*Available records*.
■ ■ ■
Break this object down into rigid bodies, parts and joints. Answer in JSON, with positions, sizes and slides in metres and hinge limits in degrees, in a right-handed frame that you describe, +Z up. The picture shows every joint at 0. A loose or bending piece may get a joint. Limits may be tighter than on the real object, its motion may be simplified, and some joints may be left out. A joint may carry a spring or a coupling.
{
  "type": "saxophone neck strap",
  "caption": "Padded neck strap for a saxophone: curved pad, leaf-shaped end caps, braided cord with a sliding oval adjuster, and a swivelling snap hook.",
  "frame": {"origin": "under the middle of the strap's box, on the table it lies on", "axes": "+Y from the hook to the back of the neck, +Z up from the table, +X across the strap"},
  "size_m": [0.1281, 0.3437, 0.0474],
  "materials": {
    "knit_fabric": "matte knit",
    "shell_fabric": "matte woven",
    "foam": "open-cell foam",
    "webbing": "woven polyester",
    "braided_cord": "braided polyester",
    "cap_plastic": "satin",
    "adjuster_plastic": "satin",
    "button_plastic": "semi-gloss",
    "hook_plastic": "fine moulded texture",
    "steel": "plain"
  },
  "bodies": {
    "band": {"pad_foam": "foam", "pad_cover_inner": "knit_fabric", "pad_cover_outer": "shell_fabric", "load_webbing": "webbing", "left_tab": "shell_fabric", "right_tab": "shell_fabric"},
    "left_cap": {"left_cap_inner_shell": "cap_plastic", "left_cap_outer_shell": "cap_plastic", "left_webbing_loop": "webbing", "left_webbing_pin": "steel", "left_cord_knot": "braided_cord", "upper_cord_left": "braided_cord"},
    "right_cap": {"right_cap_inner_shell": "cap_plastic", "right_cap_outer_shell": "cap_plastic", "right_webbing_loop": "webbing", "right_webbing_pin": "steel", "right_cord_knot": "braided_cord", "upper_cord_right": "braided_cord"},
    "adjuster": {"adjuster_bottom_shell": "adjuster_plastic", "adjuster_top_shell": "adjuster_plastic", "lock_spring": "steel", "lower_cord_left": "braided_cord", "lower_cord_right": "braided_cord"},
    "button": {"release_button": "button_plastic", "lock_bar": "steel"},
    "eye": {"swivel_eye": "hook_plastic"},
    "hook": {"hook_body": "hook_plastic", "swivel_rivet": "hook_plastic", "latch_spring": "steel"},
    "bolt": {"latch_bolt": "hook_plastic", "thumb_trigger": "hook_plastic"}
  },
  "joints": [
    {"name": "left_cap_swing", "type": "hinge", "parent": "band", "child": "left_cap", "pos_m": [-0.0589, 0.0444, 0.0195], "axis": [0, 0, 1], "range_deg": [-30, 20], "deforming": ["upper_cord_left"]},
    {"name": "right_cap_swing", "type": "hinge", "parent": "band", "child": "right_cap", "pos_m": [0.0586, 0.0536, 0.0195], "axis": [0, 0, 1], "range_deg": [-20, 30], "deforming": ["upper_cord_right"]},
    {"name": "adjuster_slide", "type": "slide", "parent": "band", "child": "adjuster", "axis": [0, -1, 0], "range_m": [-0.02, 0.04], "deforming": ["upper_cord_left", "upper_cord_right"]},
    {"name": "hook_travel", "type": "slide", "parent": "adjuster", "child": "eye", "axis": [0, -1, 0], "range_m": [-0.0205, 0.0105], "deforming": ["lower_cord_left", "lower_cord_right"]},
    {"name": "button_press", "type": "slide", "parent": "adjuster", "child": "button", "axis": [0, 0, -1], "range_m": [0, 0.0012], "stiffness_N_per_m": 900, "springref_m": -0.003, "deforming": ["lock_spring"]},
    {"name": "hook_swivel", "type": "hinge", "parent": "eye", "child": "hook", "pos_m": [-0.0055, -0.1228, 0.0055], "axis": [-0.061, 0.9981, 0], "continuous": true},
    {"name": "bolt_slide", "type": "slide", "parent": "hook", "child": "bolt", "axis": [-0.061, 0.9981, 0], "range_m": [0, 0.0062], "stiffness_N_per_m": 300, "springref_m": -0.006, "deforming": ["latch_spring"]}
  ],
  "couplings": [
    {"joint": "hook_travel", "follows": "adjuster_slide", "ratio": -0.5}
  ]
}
■ ■ ■
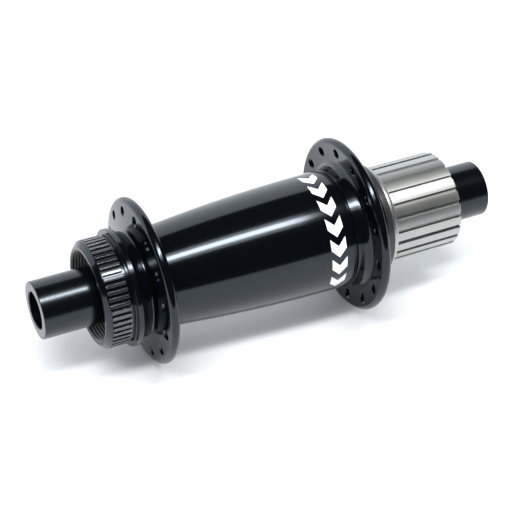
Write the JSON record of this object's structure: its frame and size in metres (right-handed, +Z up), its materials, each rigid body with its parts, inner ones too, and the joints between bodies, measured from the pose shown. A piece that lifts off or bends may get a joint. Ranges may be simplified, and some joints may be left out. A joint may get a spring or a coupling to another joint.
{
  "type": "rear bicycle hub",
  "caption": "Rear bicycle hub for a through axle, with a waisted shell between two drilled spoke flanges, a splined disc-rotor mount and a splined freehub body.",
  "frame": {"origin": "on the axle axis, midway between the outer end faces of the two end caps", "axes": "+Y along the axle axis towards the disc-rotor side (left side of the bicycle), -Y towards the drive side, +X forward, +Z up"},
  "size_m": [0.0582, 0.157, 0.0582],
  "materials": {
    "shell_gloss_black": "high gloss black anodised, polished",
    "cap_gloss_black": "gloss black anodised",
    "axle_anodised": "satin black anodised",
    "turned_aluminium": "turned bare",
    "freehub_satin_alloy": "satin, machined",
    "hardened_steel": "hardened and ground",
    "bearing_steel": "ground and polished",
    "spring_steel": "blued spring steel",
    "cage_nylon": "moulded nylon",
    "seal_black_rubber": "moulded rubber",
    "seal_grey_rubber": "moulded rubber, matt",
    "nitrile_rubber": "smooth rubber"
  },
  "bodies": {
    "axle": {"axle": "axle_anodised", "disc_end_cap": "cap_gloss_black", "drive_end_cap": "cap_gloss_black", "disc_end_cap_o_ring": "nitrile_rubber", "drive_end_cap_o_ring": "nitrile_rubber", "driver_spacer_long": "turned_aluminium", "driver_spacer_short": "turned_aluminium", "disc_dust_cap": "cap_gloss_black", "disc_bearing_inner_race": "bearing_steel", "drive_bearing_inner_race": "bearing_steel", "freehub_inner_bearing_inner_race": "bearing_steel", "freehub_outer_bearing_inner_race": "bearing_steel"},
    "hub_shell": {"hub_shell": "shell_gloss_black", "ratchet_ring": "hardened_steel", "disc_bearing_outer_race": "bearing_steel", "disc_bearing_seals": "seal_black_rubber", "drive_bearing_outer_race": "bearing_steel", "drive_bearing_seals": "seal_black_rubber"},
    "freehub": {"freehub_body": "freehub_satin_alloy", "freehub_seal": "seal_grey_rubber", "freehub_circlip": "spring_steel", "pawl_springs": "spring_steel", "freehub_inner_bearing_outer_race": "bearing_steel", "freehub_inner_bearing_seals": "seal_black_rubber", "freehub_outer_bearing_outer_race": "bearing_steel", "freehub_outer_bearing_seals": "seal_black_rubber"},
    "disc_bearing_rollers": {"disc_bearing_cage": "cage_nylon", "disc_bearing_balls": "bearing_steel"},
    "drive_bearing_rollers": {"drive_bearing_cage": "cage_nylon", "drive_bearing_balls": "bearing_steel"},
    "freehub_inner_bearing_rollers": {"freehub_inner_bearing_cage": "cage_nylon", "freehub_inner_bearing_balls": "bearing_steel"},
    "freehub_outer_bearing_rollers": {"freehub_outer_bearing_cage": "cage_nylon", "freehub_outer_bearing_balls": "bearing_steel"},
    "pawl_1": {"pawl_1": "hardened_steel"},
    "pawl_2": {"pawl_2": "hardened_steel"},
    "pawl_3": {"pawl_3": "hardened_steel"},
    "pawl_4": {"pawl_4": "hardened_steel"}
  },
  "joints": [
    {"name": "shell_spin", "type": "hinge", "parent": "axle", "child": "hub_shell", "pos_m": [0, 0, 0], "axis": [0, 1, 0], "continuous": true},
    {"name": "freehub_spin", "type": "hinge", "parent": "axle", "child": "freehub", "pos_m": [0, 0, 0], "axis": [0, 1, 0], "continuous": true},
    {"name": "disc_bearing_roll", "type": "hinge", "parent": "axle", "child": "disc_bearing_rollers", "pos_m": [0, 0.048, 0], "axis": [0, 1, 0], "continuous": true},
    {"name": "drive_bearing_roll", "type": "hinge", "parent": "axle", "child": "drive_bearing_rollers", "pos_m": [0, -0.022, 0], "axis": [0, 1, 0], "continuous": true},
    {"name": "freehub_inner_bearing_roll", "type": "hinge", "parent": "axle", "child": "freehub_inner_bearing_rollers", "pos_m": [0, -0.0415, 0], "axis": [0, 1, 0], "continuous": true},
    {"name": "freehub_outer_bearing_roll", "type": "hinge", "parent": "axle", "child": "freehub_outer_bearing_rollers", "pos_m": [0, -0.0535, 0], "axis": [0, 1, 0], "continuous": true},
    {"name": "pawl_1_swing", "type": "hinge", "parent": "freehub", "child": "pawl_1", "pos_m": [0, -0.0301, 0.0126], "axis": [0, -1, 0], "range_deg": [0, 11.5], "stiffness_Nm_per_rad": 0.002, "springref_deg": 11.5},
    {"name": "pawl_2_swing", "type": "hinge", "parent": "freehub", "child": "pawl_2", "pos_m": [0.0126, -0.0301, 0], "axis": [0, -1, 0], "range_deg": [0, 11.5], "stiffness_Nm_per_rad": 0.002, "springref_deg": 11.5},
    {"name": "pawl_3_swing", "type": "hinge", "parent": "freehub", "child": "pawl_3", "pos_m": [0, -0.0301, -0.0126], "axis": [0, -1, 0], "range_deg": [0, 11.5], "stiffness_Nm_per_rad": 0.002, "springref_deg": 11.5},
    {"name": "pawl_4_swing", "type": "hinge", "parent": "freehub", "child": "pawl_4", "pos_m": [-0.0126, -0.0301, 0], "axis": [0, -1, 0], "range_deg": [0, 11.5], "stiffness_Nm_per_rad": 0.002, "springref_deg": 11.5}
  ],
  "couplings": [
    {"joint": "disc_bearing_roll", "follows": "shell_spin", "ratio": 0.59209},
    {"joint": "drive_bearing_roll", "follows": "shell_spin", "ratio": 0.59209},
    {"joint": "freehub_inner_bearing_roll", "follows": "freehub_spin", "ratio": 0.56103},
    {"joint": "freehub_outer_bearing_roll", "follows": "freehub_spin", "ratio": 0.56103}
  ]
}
■ ■ ■
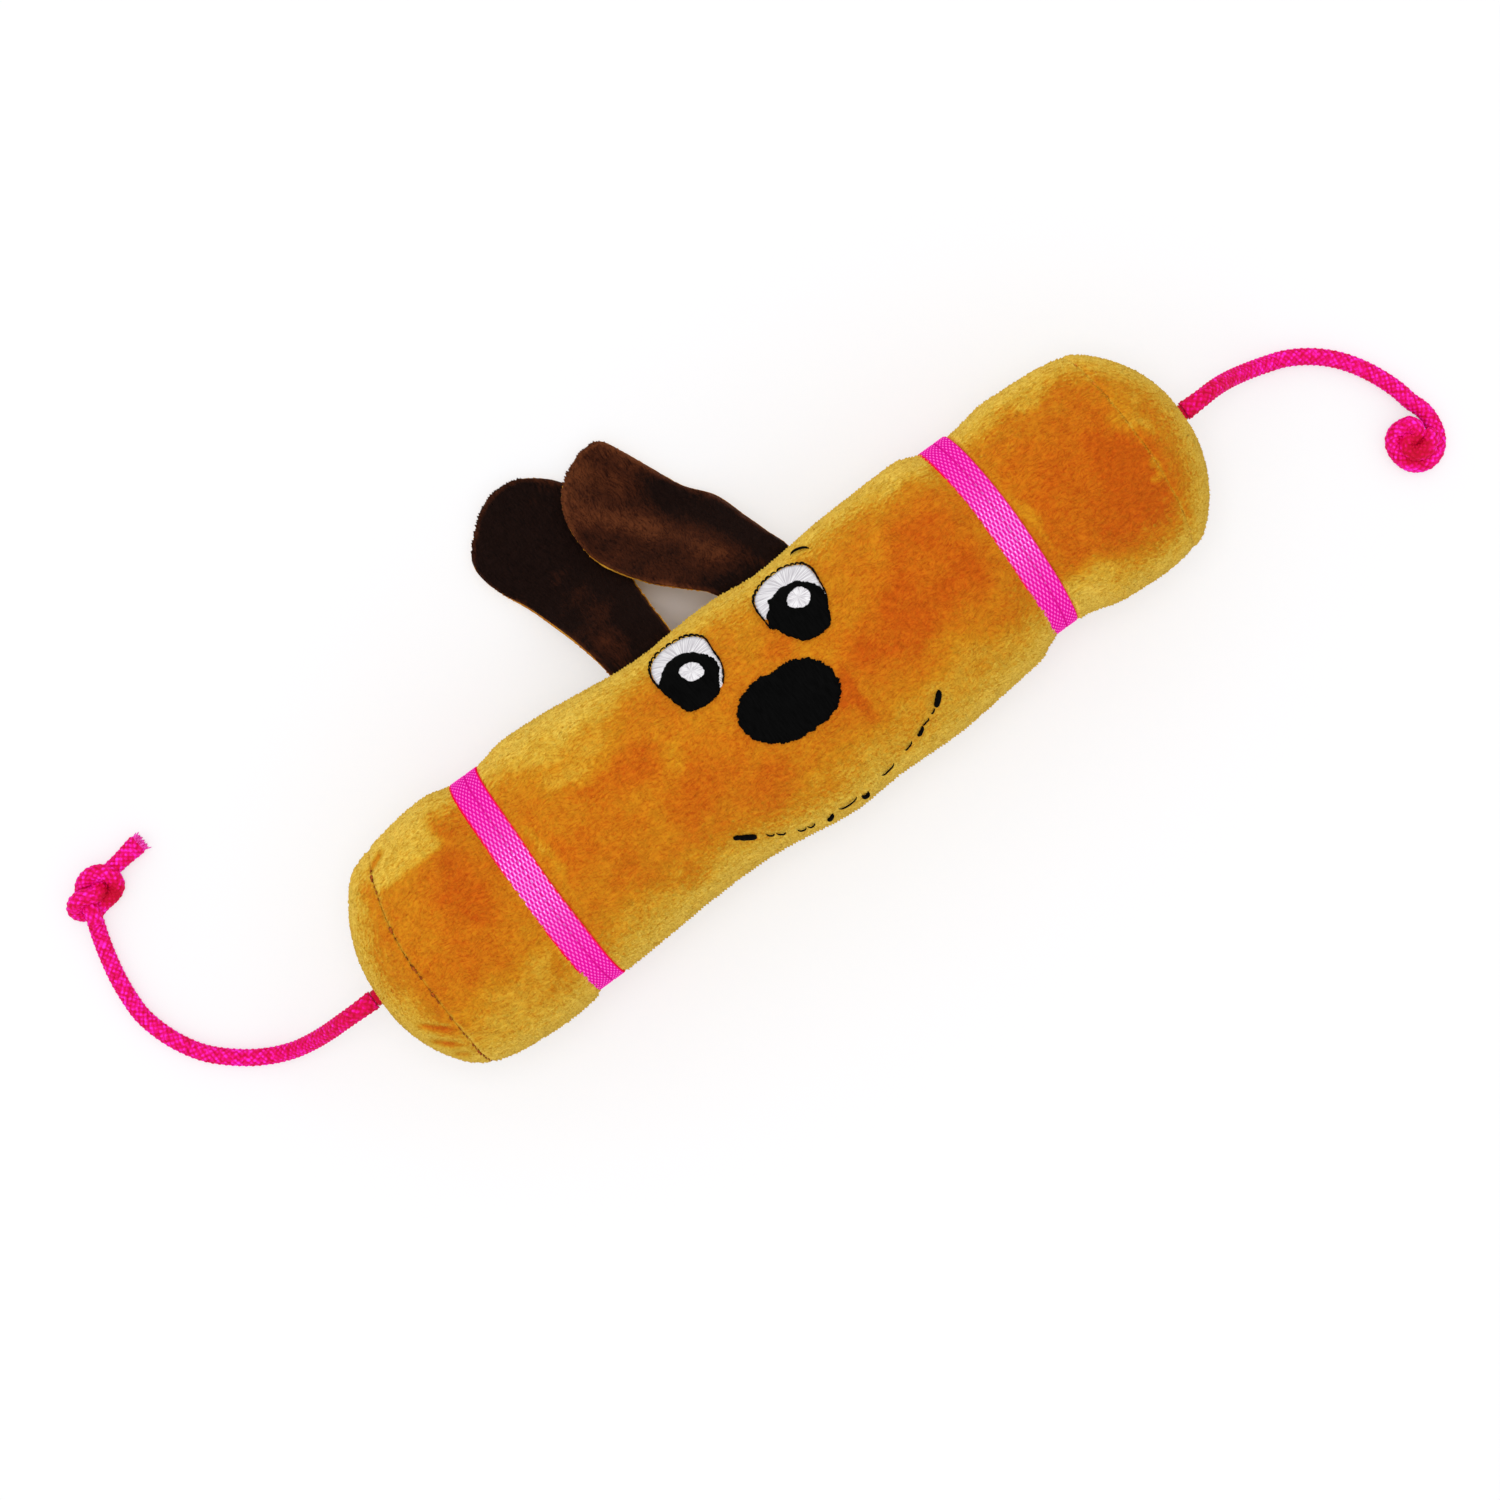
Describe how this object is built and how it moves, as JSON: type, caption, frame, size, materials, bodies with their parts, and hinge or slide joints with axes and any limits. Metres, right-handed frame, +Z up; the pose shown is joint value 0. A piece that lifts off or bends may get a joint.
■ ■ ■
*What needs to be done*.
All lines holding the word "bodies" should be picked out and copied.

*Result of the task*.
Break this object down into rigid bodies, parts and joints. Answer in JSON, with positions, sizes and slides in metres and hinge limits in degrees, in a right-handed frame that you describe, +Z up. The picture shows every joint at 0. A loose or bending piece may get a joint. Limits may be tighter than on the real object, its motion may be simplified, and some joints may be left out. A joint may carry a spring or a coupling.
  "bodies": {
Write the JSON record of this object's structure: its frame and size in metres (right-handed, +Z up), its materials, each rigid body with its parts, inner ones too, and the joints between bodies, measured from the pose shown. A piece that lifts off or bends may get a joint. Ranges may be simplified, and some joints may be left out. A joint may get a spring or a coupling to another joint.
  "bodies": {
Describe how this object is built and how it moves, as JSON: type, caption, frame, size, materials, bodies with their parts, and hinge or slide joints with axes and any limits. Metres, right-handed frame, +Z up; the pose shown is joint value 0. A piece that lifts off or bends may get a joint.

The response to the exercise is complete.